Fourth, he was willing to be contrarian. Many of his most successful investments involved buying securities that the broader market had abandoned or that faced severe pessimism. His willingness to take the other side of consensus trades defined his approach, though it also exposed him to significant risk when his contrarian assessments proved incorrect, as during 2008.

Personal Life

Bill Miller has been known for his philanthropic activities, particularly in education and philosophy. He's made donations to academic institutions and philosophical organizations, reflecting his longstanding interest in the discipline. Miller also supports various charitable causes in the Baltimore, Maryland, area, where he's been based for much of his professional career.

His interest in philosophy has been a recurring theme in profiles and interviews throughout his career. He's spoken publicly about how philosophical thinking influenced his approach to investing. In particular, he's argued that studying epistemology, the branch of philosophy concerned with the nature and limits of knowledge, is directly relevant to making investment decisions under uncertainty.

Beyond his professional investment activities, Miller has made personal investments in Bitcoin and other digital assets. This became a topic of public discussion as the cryptocurrency market gained mainstream attention.

Recognition

Bill Miller's fifteen-year streak brought him extensive recognition in the financial industry and broader media. During the streak, he was frequently profiled in major financial publications and regularly discussed in industry forums and conferences.

Morningstar, the investment research firm, named Miller its Domestic Stock Fund Manager of the Year. This recognized his sustained performance and his influence on active fund management practice. He was also featured in Barron's, Fortune, The Wall Street Journal, and other prominent publications.

Miller's performance record made him central to the longstanding debate over whether active fund managers can consistently outperform passive index funds. Proponents of the efficient-market hypothesis used statistical arguments to suggest that a streak of Miller's length, while impressive, wasn't necessarily inconsistent with random chance given the large number of fund managers operating simultaneously. Defenders of active management pointed to the consistency and magnitude of Miller's outperformance as evidence that skilled managers could add value beyond what passive strategies could deliver.

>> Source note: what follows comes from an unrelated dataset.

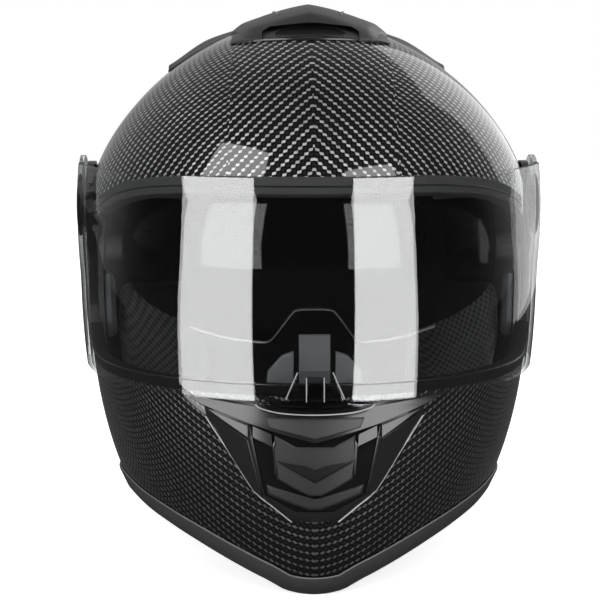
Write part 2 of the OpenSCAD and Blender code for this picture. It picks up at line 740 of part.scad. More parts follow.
// The metal pieces lie flat just past the ends of the webbing
buckle_rise = strap_end[1] - 2.4;
module strap_tongue() color("#7c8085") at_pivot()
    translate([-strap_end[0] + 0.3, -strap_reach, buckle_rise]) {
        translate([0, -strap_w / 2 - 2, -1]) cube([4, strap_w + 4, 3.4]);
        translate([3, -7, -1]) cube([34, 14, 2]);
        for (k = [0 : 6]) translate([10 + k * 3.6, 0, 1]) rotate([90, 0, 0])
            linear_extrude(12, center = true) polygon([[0, -0.2], [2.6, -0.2], [2.6, 1.2]]);
    }
lever_pivot = [strap_end[0] - 6, buckle_rise + 3.5];
module buckle_body() color("#2c2d30") at_pivot() translate([0, -strap_reach, 0]) difference() {
    union() {
        translate([strap_end[0] - 0.3 - buckle_len, -13, buckle_rise - 4])
            cube([buckle_len, 26, 3]);
        for (s = [-1, 1]) translate([strap_end[0] - 0.3 - buckle_len, s * 11.8 - 1.2, buckle_rise - 4])
            cube([buckle_len, 2.4, 10]);
    }
    translate([lever_pivot[0], 0, lever_pivot[1]]) rotate([90, 0, 0])
        cylinder(r = 1.5 + shaft_gap, h = 60, center = true);
}
module buckle_lever() color("#a02020") at_pivot() translate([0, -strap_reach, 0]) {
    translate([lever_pivot[0], 0, lever_pivot[1]]) rotate([90, 0, 0]) {
        cylinder(r = 1.5, h = 25.6, center = true);
        linear_extrude(20.6, center = true) {
            circle(2.6);
            polygon([[0, 2.6], [-buckle_len + 4, 2.6], [-buckle_len - 6, 4.4],
                [-buckle_len - 7, 3], [-buckle_len + 4, 0.8], [0, -0.4]]);
        }
    }
}

/* Chin bar */
module chin_bar() color("#1b1c1e") at_pivot() difference() {
    flat_ear(arm_r, -chin_wall, 0) intersection() {
        skin_wall(0, -chin_wall);
        side_view() chin_area();
    }
    side_view() below(chin_edge);
    rotate([90, 0, 90]) rod(pivot_pin_r + 0.3, -far, far);
    each_side() hinge_shape(seat, -10, hinge_plate_t + seat);
}
// A hinge plate: a disc on the pivot pin with a foot that reaches down the arm
module hinge_shape(grow, low, high) intersection() {
    side_view(shell_half_w - chin_wall + low, shell_half_w - chin_wall + high)
        offset(r = grow) hull() {
            circle(arm_r - 5);
            translate([7, -29]) circle(7);
        }
    rotate([90, 0, 90]) rod(60, 0, far);
}
module hinge_plates() color("#74787d") at_pivot() each_side() difference() {
    hinge_shape(0, 0, hinge_plate_t);
    rotate([90, 0, 90]) rod(pivot_pin_r + shaft_gap, 0, far);
}
module chin_trim() color("#141414") at_pivot() intersection() {
    edge_channel(chin_wall) {
        band(chin_edge, -1.2, trim_h - 1.2);
        polygon(concat(shifted(split_line, [gap + 0.8, 0]), [[24, -far], [far, -far], [far, -24]]));
        below(chin_edge);
    }
    translate([-far, -far, -pivot_h]) cube(2 * far);
}
module sill_seal() color("#101010") at_pivot() edge_channel(chin_wall) {
    difference() {
        offset(r = 2) sill_opening();
        offset(r = -4) sill_opening();
    }
    translate([arm_front + 0.8, sill_rise - 30]) square([far, 45]);
    sill_opening();
}
module sill_opening() polygon([
    [far, sill_rise], [60, sill_rise + 2], [47, sill_rise + 6], [39.5, sill_rise + 13],
    [arm_front, sill_rise + 24], [arm_front, 0], [far, 0],
]);
module chin_liner() color("#202123") at_pivot() difference() {
    intersection() {
        skin_wall(-chin_wall - 0.5, -chin_wall - 0.5 - chin_pad_t, -12, -3);
        side_view() polygon([
            [62, sill_rise - 8], [far, sill_rise - 8], [far, table + 22],
            [chin_reach - 17, table + 32], [chin_reach - 37, table + 42], [62, table + 46],
        ]);
    }
    front_view(60) translate([-24, -far]) square([48, far + table + 38]);
}
// Outlines of the chin vent, below the chin bar's upper lip
function below_lip(half) = [for (p = half) [p[0], -lip_drop - p[1]]];
frame_half = below_lip([[22, 5.4], [36, 3.4], [54, 2], [53, 7], [29.5, 42], [11, 57]]);
scoop_half = below_lip([[12, 15], [32, 8], [31, 14], [24.5, 44], [9, 52]]);
module chin_vent_frame() color("#1a1b1c") at_pivot() difference() {
    p = ccw(whole(frame_half));
    loft([
        front_ring(p, -3), front_ring(p, 0.9), front_ring(inset(p, 1.6), chin_vent_h * 0.7),
        front_ring(inset(p, 3.4), chin_vent_h),
    ]);
    body_of(skin_at(seat));
    q = ccw(whole(scoop_half));
    loft([front_ring(q, -8), front_ring(q, 3), front_ring(inset(q, -1.5), chin_vent_h + 3)]);
}
flap_half = below_lip([[9, 20], [19.5, 14.5], [20, 25], [18, 37], [7, 43]]);
module chin_vent_flap() color("#101112") at_pivot() difference() {
    p = ccw(whole(flap_half));
    loft([front_ring(p, -3), front_ring(p, 2.4), front_ring(inset(p, 1.2), 3.4)]);
    body_of(skin_at(seat + 0.6));
}
guard_foot = sill_rise + 1;
module breath_guard() color("#5d6064") at_pivot() {
    p = ccw(whole([
        [8, guard_foot + guard_h], [10, guard_foot + guard_h - 8], [16, guard_foot + 14],
        [guard_w / 2, guard_foot + 6], [guard_w / 2 + 1, guard_foot - 7], [8, guard_foot - 7.5],
    ]));
    lean = function(q, off) [
        q[0], -skin_reach(q[0], min(q[1], guard_foot), off) - 0.12 * min(0, guard_foot - q[1]), q[1]
    ];
    base = -chin_wall - seat - 1.9;
    loft([
        [for (q = p) lean(q, base - 2.6)],
        [for (q = p) lean(q, base - 0.8)],
        [for (q = inset(p, 0.8)) lean(q, base)],
    ]);
}
module visor_catch() color("#c9ccd0") at_pivot() intersection() {
    skin_wall(1, seat, -7, -2);
    front_view(60) {
        for (s = [-1, 1]) translate([s * 3.2 - 0.9, sill_rise - 8]) square([1.8, 5.6]);
        translate([-3.2, sill_rise - 6]) square([6.4, 1.8]);
    }
}

/* Latch */
latch_rise = table + 21;
latch_reach = skin_reach(20, latch_rise - 4, -chin_wall) - 7.6;
module latch_housing() color("#1f2022") at_pivot() difference() {
    intersection() {
        translate([-20, -latch_reach - 20, latch_rise - 4]) cube([40, 28, 12]);
        body_of(skin_at(-chin_wall - seat));
    }
    translate([-14 - gap, -latch_reach - 3 - gap, latch_rise - far]) cube([28 + 2 * gap, 8 + 2 * gap, far + 4]);
}
module latch_button() color("#b3261e") at_pivot() hull() {
    translate([-14, -latch_reach - 3, latch_rise - 6]) cube([28, 8, 9]);
    translate([-12, -latch_reach - 2, latch_rise - 8]) cube([24, 6, 1]);
}
hook_at = [54, table + 66];
hook_x = skin_x(striker_at[0], striker_at[1], flange_back) - 9.4;
module latch_hooks() color("#85898e") at_pivot() each_side() {
    side_view(hook_x - 3, hook_x) difference() {
        union() {
            hull() {
                translate(hook_at) circle(6);
                translate(striker_at + [0, 7]) circle(3.4);
            }
            hull() {
                translate(striker_at + [0, 7]) circle(3.4);
                translate(striker_at + [-6.6, 3]) circle(2.4);
            }
            hull() {
                translate(striker_at + [-6.6, 3]) circle(2.4);
                translate(striker_at + [-5.6, -2.4]) circle(2);
            }
        }
        translate(hook_at) circle(2.5 + shaft_gap);
        translate(striker_at) circle(striker_r + gap);
    }
}
module hook_pins() color("#8b8f94") at_pivot() each_side() {
    face = flat_seat(hook_at, 4.5, -chin_wall);
    across(hook_at[0], hook_at[1]) {
        rod(2.5, hook_x - 4, face);
        rod(4.5, hook_x + gap, face);
        rod(4, hook_x - 4.6, hook_x - 3 - gap);
    }
}

/* Visor */
module visor_hubs() color("#3c3e41") at_pivot() each_side() rotate([90, 0, 90]) {
    rod(hub_r, shell_half_w + 0.1, shell_half_w + visor_gap + visor_t + 0.4);
    rod(hub_r + 4, shell_half_w + 0.1, shell_half_w + visor_gap - gap);
}
module pivot_caps() color("#17181a") at_pivot() each_side() rotate([90, 0, 90])
    translate([0, 0, shell_half_w + visor_gap + visor_t + 0.4]) difference() {
        rotate_extrude($fn = 48) polygon([
            [0, 0], [hub_r + 5, 0], [hub_r + 4.6, 0.6], [hub_r + 2, 1.2], [0, 1.5],
        ]);
        translate([0, 0, 1.6]) cube([12, 1.8, 1.4], center = true);
    }
module visor_area() offset(r = 5) offset(r = -5) {
    polygon([
        [far, visor_rise], [6, visor_rise], [-20, 0], [-20, -24], [-12, -56], [-4, 9 - lip_drop],
        [6, 3.5 - lip_drop], [far, -lip_drop - 1.4],
    ]);
}
module visor() color("#b9c6cf", 0.35) at_pivot() difference() {
    flat_ear(ear_r, visor_gap, visor_gap + visor_t) intersection() {
        difference() {
            body_of(visor_at(visor_gap + visor_t));
            body_of(visor_at(visor_gap));
        }
        side_view() visor_area();
    }
    rotate([90, 0, 90]) rod(hub_r + 0.3, -far, far);
}
lip_half = below_lip([
    [14.8, -2.6], [finger_lip_w / 2, -1.4], [finger_lip_w / 2 - 4, 1], [16, 3], [6, 3.6],
]);
module visor_tab() color("#c8d2d8", 0.5) at_pivot() difference() {
    union() {
        p = ccw(whole(lip_half));
        loft([front_ring(p, 1), front_ring(p, 5.4), front_ring(inset(p, 0.9), 7.6)]);
        q = ccw(whole([[8.4, sill_rise + 9], [14.8, 2.8 - lip_drop], [14.8, 1 - lip_drop]]));
        loft([front_ring(q, 1), front_ring(q, 4.8), front_ring(inset(q, 0.6), 5.4)]);
    }
    body_of(visor_at(visor_gap + visor_t + 0.1));
    intersection() {
        body_of(skin_at(4.4));
        side_view() translate([0, 0.4 - far - lip_drop]) square([far, far]);
    }
}

outer_shell();
shell_trim();
brow_gasket();
foam_liner();
crown_padding();
cheek_pad_left();
cheek_pad_right();
neck_roll();
port_side_trims();
top_vent_hood();
top_vent_shutter();
rear_spoiler();
pivot_pins();
striker_pins();
sun_visor();
sun_visor_studs();
sun_slider_rail();
sun_slider();
strap_left();
strap_right();
strap_rivets();
strap_tongue();
buckle_body();
buckle_lever();
chin_bar();
hinge_plates();
chin_trim();
sill_seal();
chin_liner();
chin_vent_frame();
chin_vent_flap();
breath_guard();
visor_catch();
latch_housing();
latch_button();
latch_hooks();
hook_pins();
visor_hubs();
pivot_caps();
visor();
visor_tab();
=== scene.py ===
"""Dresses the flip-up helmet: smooth woven shells, rubber edges, clear and smoked
visors, padding, vents and fittings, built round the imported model."""
import json
import logging
import math
from dataclasses import dataclass
from enum import Enum
from typing import Callable, Sequence

import bmesh
import bpy
from mathutils import Matrix, Vector

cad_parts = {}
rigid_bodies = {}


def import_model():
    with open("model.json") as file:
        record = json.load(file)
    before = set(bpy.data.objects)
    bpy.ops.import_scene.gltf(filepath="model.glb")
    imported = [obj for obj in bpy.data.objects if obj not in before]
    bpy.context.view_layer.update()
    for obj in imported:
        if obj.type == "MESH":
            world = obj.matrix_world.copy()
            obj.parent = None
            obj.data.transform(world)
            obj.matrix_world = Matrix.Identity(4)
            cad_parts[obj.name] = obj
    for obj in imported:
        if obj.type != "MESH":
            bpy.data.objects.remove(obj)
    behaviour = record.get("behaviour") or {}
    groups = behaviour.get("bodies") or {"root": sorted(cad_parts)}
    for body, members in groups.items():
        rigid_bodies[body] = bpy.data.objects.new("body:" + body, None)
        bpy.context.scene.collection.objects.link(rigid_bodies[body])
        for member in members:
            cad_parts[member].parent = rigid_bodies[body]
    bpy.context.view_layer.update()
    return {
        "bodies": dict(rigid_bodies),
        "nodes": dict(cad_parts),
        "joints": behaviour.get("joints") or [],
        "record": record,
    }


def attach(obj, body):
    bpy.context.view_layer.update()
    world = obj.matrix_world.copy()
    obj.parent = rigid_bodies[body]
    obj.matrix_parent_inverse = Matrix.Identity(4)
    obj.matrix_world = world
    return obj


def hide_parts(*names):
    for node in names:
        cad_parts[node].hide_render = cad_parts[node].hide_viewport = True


log = logging.getLogger("helmet")
MM = 0.001
PIVOT = Vector((0.0, -0.024, 0.182))
# Millimetres. FAR is well outside the helmet, on any side.
FAR = 400.0
PIN_R = 6.3
# Metres. Points of a mesh, or of a skin's pole, that lie closer than this are one.
WELD = 2e-6
POLE_WELD = 1e-6
# Degrees. Edges that turn by more than this stay sharp.
SHARP = 35.0
SIDES = ((1, "left"), (-1, "right"))
WHITE = (1.0, 1.0, 1.0, 1.0)
Point = tuple[float, float]
Surface = Callable[[float, float], Vector]
Height = Callable[[float, float], float]


# ------------------------------------------------------------------ shader maths
class Value:
    """A shader socket that takes part in arithmetic."""

    def __init__(self, sheet: "ShaderSheet", socket: bpy.types.NodeSocket) -> None:
        """Wraps a socket of a sheet."""
        self.sheet = sheet
        self.socket = socket

    def maths(self, operation: str, *others: "Value | float") -> "Value":
        """Adds one Math node.

        Args:
            operation: The node's operation.
            others: Its second and third values.

        Returns:
            The node's result.
        """
        return self.sheet.node("ShaderNodeMath", {"operation": operation}, [self, *others])

    def __add__(self, other: "Value | float") -> "Value":
        """Adds."""
        return self.maths("ADD", other)

    __radd__ = __add__

    def __mul__(self, other: "Value | float") -> "Value":
        """Multiplies."""
        return self.maths("MULTIPLY", other)

    __rmul__ = __mul__

    def __sub__(self, other: "Value | float") -> "Value":
        """Subtracts."""
        return self.maths("SUBTRACT", other)

    def __rsub__(self, other: float) -> "Value":
        """Subtracts from a number."""
        return self.maths("MULTIPLY", -1.0).maths("ADD", other)

    def __truediv__(self, other: "Value | float") -> "Value":
        """Divides."""
        return self.maths("DIVIDE", other)

    def __abs__(self) -> "Value":
        """Drops the sign."""
        return self.maths("ABSOLUTE")

    def floor(self) -> "Value":
        """Rounds down."""
        return self.maths("FLOOR")

    def fraction(self) -> "Value":
        """Keeps what is left after rounding down."""
        return self.maths("FRACT")

    def within(self, span: float) -> "Value":
        """Wraps round at a span, also below zero."""
        return self - (self / span).floor() * span

    def sine(self) -> "Value":
        """Takes the sine."""
        return self.maths("SINE")

    def ramp(self, low: float, high: float) -> "Value":
        """Goes smoothly from 0 at one level to 1 at another.

        Args:
            low: The level that gives 0.
            high: The level that gives 1.

        Returns:
            The smooth step.
        """
        return self.sheet.node(
            "ShaderNodeMapRange",
            {"interpolation_type": "SMOOTHSTEP"},
            [self, low, high, 0.0, 1.0],
        )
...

The subsequent decline in the fund's performance during and after the 2008 financial crisis added further complexity to these debates. Critics argued that the post-streak losses effectively erased much of the value created during the winning years for investors who had held the fund throughout the entire period.

Despite the setbacks, Miller's overall career and intellectual contributions to value investing continue to be referenced and studied by investment professionals, academics, and financial commentators. His willingness to adapt value investing principles to include non-traditional asset classes, and his public engagement with cryptocurrency, have kept him a relevant and discussed figure in the investment world well beyond his most celebrated performance streak.

Legacy

Bill Miller's legacy in investment management rests on several interrelated contributions. The fifteen-year streak of outperforming the S&P 500 remains one of the most frequently cited records in actively managed mutual fund history. Regardless of the debates over whether the streak reflected skill versus luck, it established Miller as one of the most prominent fund managers of his era. It brought sustained public attention to the question of whether active management can deliver consistent value to investors.

Miller's intellectual approach to investing drew on philosophy, behavioral finance, and a broad definition of value. It influenced a generation of investment professionals who sought to move beyond rigid adherence to quantitative screening criteria. His willingness to invest in technology companies and, later, in digital assets such as Bitcoin, challenged the boundaries of what was considered acceptable within value investing. It contributed to broader evolution in how value is conceptualized by practitioners.

The severe losses suffered by the Legg Mason Value Trust during the 2008 financial crisis served as a cautionary example of the risks associated with concentrated, high-conviction portfolio management. Even the most accomplished investors are vulnerable to extreme market dislocations. The episode reinforced the importance of risk management and diversification in portfolio construction.

His career arc encompasses celebrated outperformance, crisis-era losses, and post-crisis recovery through Miller Value Partners and early cryptocurrency investments. It offers a comprehensive case study in the dynamics of professional investment management, encompassing skill, risk, adaptation, and resilience. These themes continue to be relevant to investors, academics, and industry participants.